Daycare. For a mother this word can have so many meanings. To some it is a taboo, to others it is a chance to go back to work and help out with the family income. Regardless of how you might feel about day care, the truth is more women are taking their children to day care just to make ends meet.
For women like me it isn't a choice to take my child to day care. Of course I would love to stay home with him. I want to be there to wipe his nose, band aid his cuts, clean cheerios off the floor. Unfortunately, it just isn't feasible for me. I am not one of those people who lives a lavish life style, I 'm not going to work so I can drive an Escalade, I'm working to help pay the power bill. Although I know this every time I leave him, I know he doesn't know this.
Before taking Brody to day care I spent an hour at the facility checking every crack, step and toy for suspicious culprits. Deep down I knew her house was just like my house. Like a CIA investigator I spoke with the Babysitter and asked her a million questions, trying desperately not to interrogate her. After leaving the place, I felt good. The children there seemed happy and content. I came away feeling as good as I could after leaving a daycare.
Still I dreaded the first day of daycare. I couldn't sleep for days. I had his bag packed two days in advance with all his emergency phone numbers, and his special food, just in case he wouldn't eat anything else. Before I knew it the day had come. We drove to the day care , I took a deep breath and walked inside.
I plopped Brody down on the floor and another child greeted him with a "Hi Brody." He shied away for the first few minutes and before I knew it he was in the corner pulling every toy off the shelf, tossing blocks, and pressing his face up against the large fish tank with a little swimming turtle. I kissed him goodbye dreading the classic cling to the leg, mommy don't leave me behavior. I was shocked to discover he ignored me, and I walked out with ease. No heart wrenching goodbye, no heavy guilt weighting on my shoulders as I walked out. Still I stepped into my car and began to cry.

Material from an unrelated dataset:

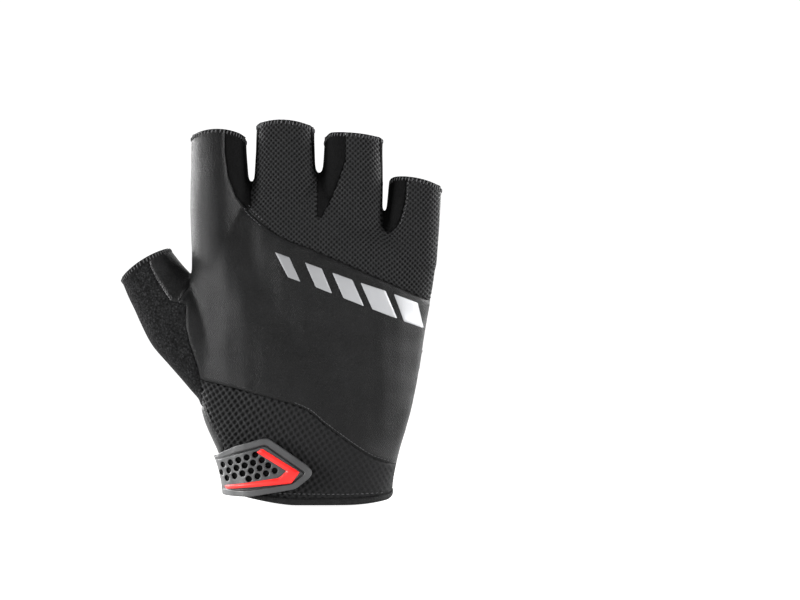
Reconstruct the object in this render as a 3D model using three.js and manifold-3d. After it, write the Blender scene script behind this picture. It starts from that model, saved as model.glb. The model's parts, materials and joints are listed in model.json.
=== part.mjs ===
import * as THREE from "three";
import { LoftGeometry } from "three/addons/geometries/LoftGeometry.js";
import { mergeVertices } from "three/addons/utils/BufferGeometryUtils.js";
import Module from "manifold-3d";

const wasm = await Module();
wasm.setup();

// A right-hand fingerless cycling glove with the form it has on a hand, fingers up. Millimetres:
// Z runs from the wrist edge to the finger ends, +Y faces the palm and -X is the thumb side.

// Driving sizes of the hand form, over the walls.
const PALM_WIDTH = 100; // across the finger roots
const KNUCKLE_HEIGHT = 100; // wrist edge to the seam over the knuckles
const PALM_DEPTH = 34; // back of the hand to the palm
const FINGER_WIDTH = 23;
const FINGER_DEPTH = 21.5;
const FINGER_CURL = 3.5; // how far a finger end bends towards the palm
const INDEX_LENGTH = 46.4; // from the knuckle seam to the finger's hem
const MIDDLE_LENGTH = 50.2;
const RING_LENGTH = 45.6;
const LITTLE_LENGTH = 27.8;
const THUMB_WIDTH = 23.3;
const THUMB_DEPTH = 22;
const THUMB_LENGTH = 57; // along its middle line, from inside the palm to its hem
const THUMB_LEAN = 33.4; // degrees away from the fingers
const END_CROWN = 1.4; // how far the middle of a finger's hem stands above its ends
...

I was amazed at how well Brody adapted in just a short amount of time. I asked myself are we as mothers really worried about them, and if they will survive. Is there some secret voice lurking with in us that says "My baby, needs me, and once goes to day care, or school , he won't need me anymore, not the way he needed me before. " Gone were the days of him as a helpless breastfeeding infant. I realized Brody was becoming a wonderful little boy and he was already learning to be social, friendly and to share with others.
At the end of the day, when it was time to pick Brody up I walked through the door. The minute he heard my voice my eyes met his and he smiled. He ran over to me and squealed in excitement. I scooped him up into my arms as he pointed at the fish tank and began to babble on. I like to think he was trying to tell me about his day. I like to think it really didn't matter. I had my little man back in my arms and we would go home where he would once again be my baby.